Mais ce que nous guettions avec impatience, c’était la vieille Citroën grise de Monsieur Broyel. Dès que nous l’apercevions, nous courions à sa rencontre. Il ne manquait jamais de s’arrêter pour nous pincer les joues. Puis, après avoir fouillé dans la poche de son veston, il nous présentait à tour de rôle ses deux poings fermés. Chacun de nous devait deviner où se trouvait le bonbon pour y avoir droit.
Monsieur Broyel était l’unique propriétaire de tout le vignoble autour du village. Sa maison, qu’il occupait seul, se trouvait à côté de la cave coopérative, à la limite nord du village. C’était, avec les Baye, le dernier représentant de la communauté qui avait fondé le village, un siècle auparavant.

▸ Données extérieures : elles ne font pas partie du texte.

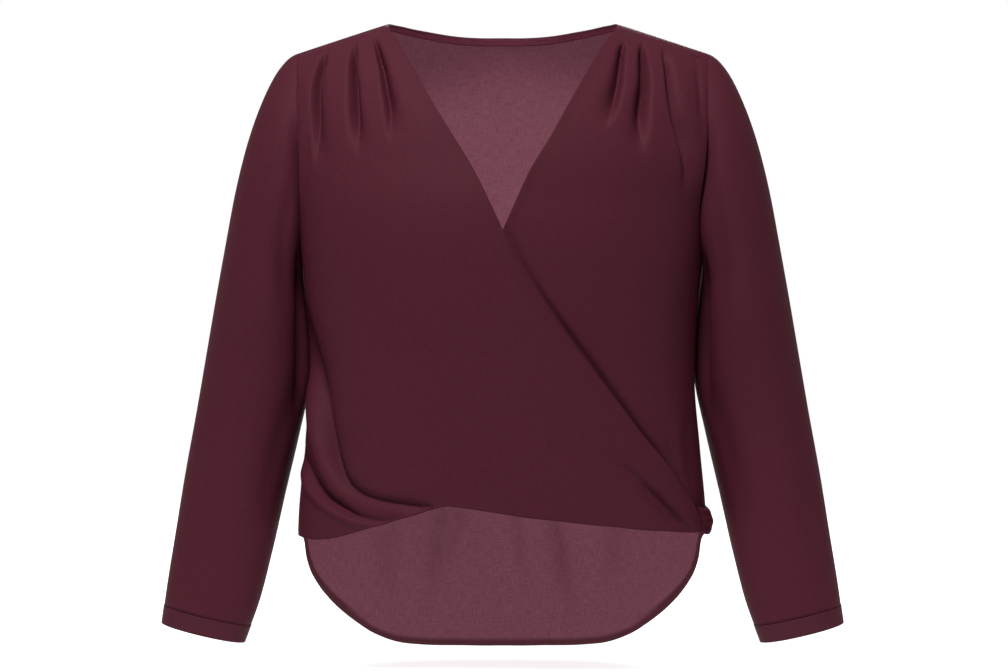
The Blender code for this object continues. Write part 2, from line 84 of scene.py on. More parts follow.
# distance from the middle, run over the ridge
ARMHOLE_FRONT = ((216, 24), (215, 60), (213.5, 110), (211, 160), (209, 205), (212, 247))
ARMHOLE_BACK = (
    (216, 24), (216.5, 0), (216, -30), (214, -70), (212.5, -115), (211, -160), (209, -205),
    (212, -247),
)
NECK_BACK = ((119, 24), (120.5, 8), (117, -5), (105, -15), (74, -30), (40, -41), (0, -46.5))
ARMHOLE_SHARE = 0.47
SHOULDER_SHARE = 0.15
SIDE_HEM = -537.0
# distance from the middle, height
TAIL = (
    (0, -671), (50, -670.5), (90, -669), (115, -665.5), (138, -656.5), (160, -641.5),
    (177, -626.5), (190, -611.5), (200, -596), (207, -580), (210.5, -565), (212, -551),
    (213, -539),
)
TAIL_HEM_WIDTH = 7.5
HEM_BLUR = 0.07
# painted shade in the back's folds: how much darker the cloth's colour and glow are painted
# for each millimetre of a fold's depth
FOLD_PAINTED_SHADE = 0.035
# x and height of points down the fold, depth, width towards the wearer's left and right
BACK_FOLDS = (
    (((-60, -490), (-66, -535), (-71, -568), (-78, -625)), 9.0, 4.5, 9.0),
    (((-35, -490), (-46, -532), (-57, -563), (-66, -605)), 6.0, 6.0, 4.0),
    (((6, -495), (14, -535), (20, -568), (24, -612)), 6.0, 4.0, 6.0),
    (((48, -495), (58, -540), (65, -579), (74, -640)), 10.0, 5.5, 9.0),
    (((118, -510), (122, -560), (120, -620)), 5.0, 9.0, 9.0),
    (((-120, -520), (-128, -570), (-126, -630)), 5.0, 9.0, 9.0),
    (((-20, -170), (-24, -300), (-28, -450)), 5.0, 16.0, 24.0),
    (((72, -210), (76, -350), (84, -490)), 7.0, 22.0, 12.0),
    (((-98, -220), (-90, -360), (-94, -500)), 7.0, 12.0, 20.0),
    (((168, -130), (150, -260), (126, -420)), 6.0, 12.0, 20.0),
    (((-176, -120), (-158, -250), (-138, -390)), 6.0, 20.0, 12.0),
    (((192, -330), (180, -420), (176, -500)), 4.0, 9.0, 14.0),
    (((-190, -350), (-182, -430), (-176, -510)), 4.0, 14.0, 9.0),
)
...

Nos voisins de gauche, les Merveille, n’habitaient au village que depuis quelques années. Le mari, un employé de la commune, s’occupait de l’entretien de la station de pompage d’eau qui alimentait la ville et qui se trouvait au bord de l’oued. Leur maison située à l’entrée du village, faisait face à l’école, une grande bâtisse dont la cheminée abritait un couple de cigognes.

La maison où habitaient le garde-champêtre et sa femme ― également étrangers au village ― était accolée à l’école. Un petit mur, entièrement couvert de liserons, en cachait la vue. Une pergola de vigne ombrageait l’allée qui menait de l’entrée principale, fermée par une grille, à la porte de la maison. Un grand chien-loup noir y rôdait en permanence. Le garde-champêtre vendait également du tabac, et nous pouvions voir, de temps à autre, un client tirer sur la chaîne qui actionnait la clochette fixée au linteau de briques rouges qui surmontait la grille. Le chien qui somnolait sur le seuil de la porte se lançait alors vers l’inconnu en aboyant. Au bout de quelques instants, la maîtresse de maison se présentait, prenait l’argent et disparaissait pour revenir avec une boîte de chique ou un paquet de cigarettes. Parfois, elle ouvrait la grille et faisait quelques pas dehors, le tablier noué autour de la taille. « Ah ! Tu es là toi ! Viens donc ici Petit Poucet !» C’était ainsi qu’elle m’appelait. Elle refermait la grille pour empêcher le chien de sortir et me faisait signe de traverser la route. La perspective de récolter une friandise était plus forte que ma peur du chien et je finissais toujours par courir dans sa direction. Elle me prenait dans ses bras. « Quand est-ce que tu vas grandir ?» disait-elle en riant. Les bonbons suivaient toujours.

mardi 15 mai 2007

10

Quand je n’étais pas avec ma grand-mère, je traînais avec ma demi-sœur dans le jardin. J’aimais particulièrement les journées d’automne, lorsque la pluie cessait et que le soleil réapparaissait, inondant subitement les plantes encore mouillées d’un flot de lumière. Les escargots, affamés par une longue période de jeûne, sortaient alors de leurs coquilles et se répandaient sur les roseaux à la recherche de nourriture, laissant derrière eux des trainées de bave qui scintillaient au soleil. Muni de quelque vieille boîte rouillée, je me jetais sur eux en poussant de grands cris de joie. La boîte était vite pleine et, bien que prisonniers, ils ne cessaient pas d’avancer. Lorsque l’un d’eux montait sur ma main, je ne pouvais réprimer un mouvement de dégoût, et la boîte tombait alors, projetant les malheureuses bêtes dans toutes les directions.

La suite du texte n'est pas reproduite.